The version with a custom hash counter runs in about 6.2 seconds.

package main

import (
	"bufio"
	"bytes"
	"fmt"
	"os"
	"strings"
)

var toNum = strings.NewReplacer(
	"A", string(0),
	"C", string(1),
	"G", string(2),
	"T", string(3),
)

const hashSize = 1 << 18

func hash(key uint64) int {
	return int(key) % hashSize
}

type entry struct {
	key   uint64
	value int
	next  *entry
}

type hashCounter struct {
	entries [hashSize]*entry
}

func (hc *hashCounter) get(key uint64) int {
	for e := hc.entries[hash(key)]; e != nil; e = e.next {
		if e.key == key {
			return e.value
		}
	}
	return 0
}

func (hc *hashCounter) inc(k uint64) {
	h := hash(k)
	p := &hc.entries[h]
	for e := *p; e != nil; e = e.next {
		if e.key == k {
			e.value++
			return
		}
	}
	e := &entry{k, 1, nil}
	if *p == nil {
		*p = e
	} else {
		e.next = *p
		*p = e
	}
}

func main() {
	sequence := "GGTATTTTAATTTATAGT"
	dna := read()
	counts := count(dna, len(sequence))
	seqCount := counts.get(encode([]byte(toNum.Replace(sequence))))
	fmt.Printf("%v\t%v\n", seqCount, sequence)
}

func read() []byte {
	var buf bytes.Buffer
	scanner := bufio.NewScanner(os.Stdin)
	for scanner.Scan() {
		buf.WriteString(toNum.Replace(scanner.Text()))
	}
	return buf.Bytes()
}

func count(dna []byte, length int) (counts hashCounter) {
	for i := 0; i < len(dna)-length+1; i++ {
		key := encode(dna[i : i+length])
		counts.inc(key)
	}
	return
}

func encode(sequence []byte) uint64 {
	var num uint64
	for _, char := range sequence {
		num = (num << 2) | uint64(char)
	}
	return num
}

Conclusion

Starting from a straightforward implementation, using Go's profiling tools helped us to improve the speed by about 4x.
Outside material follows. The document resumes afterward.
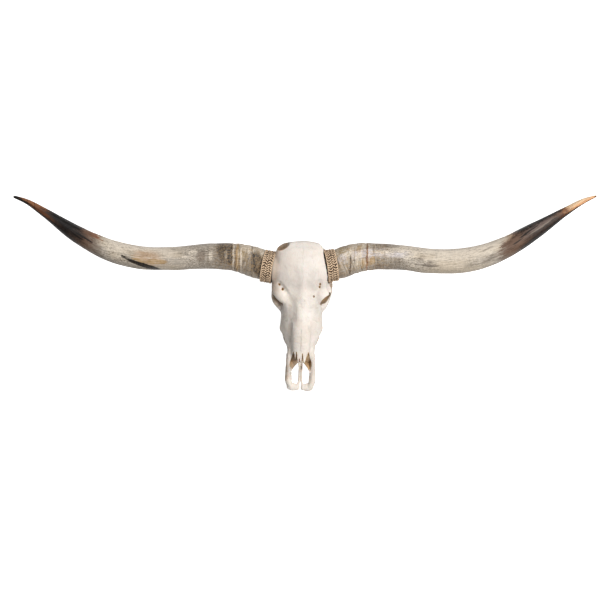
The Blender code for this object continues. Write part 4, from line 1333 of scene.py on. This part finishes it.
class Paint:
    """A material's nodes. Each call adds one and gives what comes out of it."""

    def __init__(self, name):
        self.material = bpy.data.materials.new(name)
        self.material.use_nodes = True
        self.tree = self.material.node_tree
        self.shader = self.tree.nodes["Principled BSDF"]

    def node(self, kind, inputs=(), out=0, **settings):
        node = self.tree.nodes.new("ShaderNode" + kind)
        for name, value in settings.items():
            setattr(node, name, value)
        for key, value in dict(inputs).items():
            if isinstance(value, bpy.types.NodeSocket):
                self.tree.links.new(value, node.inputs[key])
            else:
                node.inputs[key].default_value = value
        return node.outputs[out]

    def value(self, name):
        return self.node("Attribute", out="Fac", attribute_name=name)

    def vector(self, name):
        return self.node("Attribute", out="Vector", attribute_name=name)

    def place(self):
        return self.node("TexCoord", out="Object")

    def stretched(self, vector, scale):
        return self.node("Mapping", {"Vector": vector, "Scale": scale})

    def noise(self, vector, scale, detail=4.0, rough=0.55, warp=0.0):
        inputs = {"Vector": vector, "Scale": scale, "Detail": detail, "Roughness": rough}
        return self.node("TexNoise", {**inputs, "Distortion": warp})

    def cells(self, vector, scale, feature="F1"):
        inputs = {"Vector": vector, "Scale": scale}
        return self.node("TexVoronoi", inputs, out="Distance", feature=feature)

    def math(self, operation, a, b=0.0):
        return self.node("Math", {0: a, 1: b}, operation=operation)

    def plus(self, a, b):
        return self.math("ADD", a, b)

    def minus(self, a, b):
        return self.math("SUBTRACT", a, b)

    def times(self, a, b):
        return self.math("MULTIPLY", a, b)

    def sway(self, noise, reach):
        """A noise of 0 to 1 as a change of up to half the reach either way."""
        return self.times(self.minus(noise, 0.5), reach)

    def between(self, value, low, high, start=0.0, end=1.0):
        """start where the value is low or less, end where it is high or more, smooth between."""
        inputs = {"Value": value, "From Min": low, "From Max": high, "To Min": start, "To Max": end}
        return self.node("MapRange", inputs, interpolation_type="SMOOTHSTEP")

    def mix(self, share, a, b, mode="MIX"):
        node = self.tree.nodes.new("ShaderNodeMix")
        node.data_type, node.blend_type = "RGBA", mode
        for key, value in ((0, share), (6, a), (7, b)):
            if isinstance(value, bpy.types.NodeSocket):
                self.tree.links.new(value, node.inputs[key])
            else:
                node.inputs[key].default_value = value
        return node.outputs[2]

    def ramp(self, value, stops):
        """A colour that goes through stops of place and colour."""
        node = self.tree.nodes.new("ShaderNodeValToRGB")
        self.tree.links.new(value, node.inputs[0])
        band = node.color_ramp
        while len(band.elements) < len(stops):
            band.elements.new(0.5)
        for element, (place, colour) in zip(band.elements, sorted(stops)):
            element.position = place
            element.color = colour
        return node.outputs[0]

    def bump(self, height, distance, strength):
        return self.node("Bump", {"Height": height, "Distance": distance, "Strength": strength})

    def finish(self, colour, rough, normal, **sockets):
        links = self.tree.links
        links.new(colour, self.shader.inputs["Base Color"])
        if isinstance(rough, bpy.types.NodeSocket):
            links.new(rough, self.shader.inputs["Roughness"])
        else:
            self.shader.inputs["Roughness"].default_value = rough
        links.new(normal, self.shader.inputs["Normal"])
        for name, value in sockets.items():
            self.shader.inputs[name.replace("_", " ")].default_value = value
        return self.material


BONE_LIGHT = paint(244, 239, 233)
BONE_WARM = paint(234, 225, 215)
BONE_GREY = paint(208, 200, 193)
BONE_PAINTED_SHADE = paint(212, 198, 184)
BONE_STAIN_AND_SHADE = paint(154, 130, 104)
BONE_GOLD = paint(196, 156, 102)
BONE_PAINTED_DARK_SHADE = paint(80, 60, 42)


def bone_ground(m, place, clouds, patches, grain):
    """Bleached bone in warm and grey patches, with painted shade that makes the roof greyer and its right
    edge browner.
    """
    left = m.node("SeparateXYZ", {0: place}, out=0)
    along = m.node("SeparateXYZ", {0: place}, out=1)
    # Painted shade: the roof is painted greyer, and the right edge, turned from the key lamp, browner.
    roof = m.times(m.between(along, -0.014, 0.018), m.between(along, 0.030, 0.080, 0.80, 0.40))
    margin = m.times(m.between(along, -0.034, 0.006), m.between(left, -0.070, -0.094, 0.0, 0.80))
    colour = m.mix(m.between(clouds, 0.35, 0.65), BONE_LIGHT, BONE_WARM)
    colour = m.mix(roof, colour, BONE_GREY)
    colour = m.mix(margin, colour, BONE_PAINTED_SHADE, "MULTIPLY")
    colour = m.mix(m.between(patches, 0.52, 0.78, 0.0, 0.55), colour, BONE_GREY)
    return m.mix(m.between(grain, 0.50, 0.80, 0.0, 0.25), colour, BONE_STAIN_AND_SHADE)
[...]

I'm sure there are plenty more small changes that could further improve the performance, but this post is too long already!

By mostly following the approach outlined here, I was able to speed up the k-nucleotide benchmark for Go by over 2x, from 55 seconds to 24. For a short while, this was the fastest Go version. Since then, many more improvements have been made, bringing it down to 16 seconds.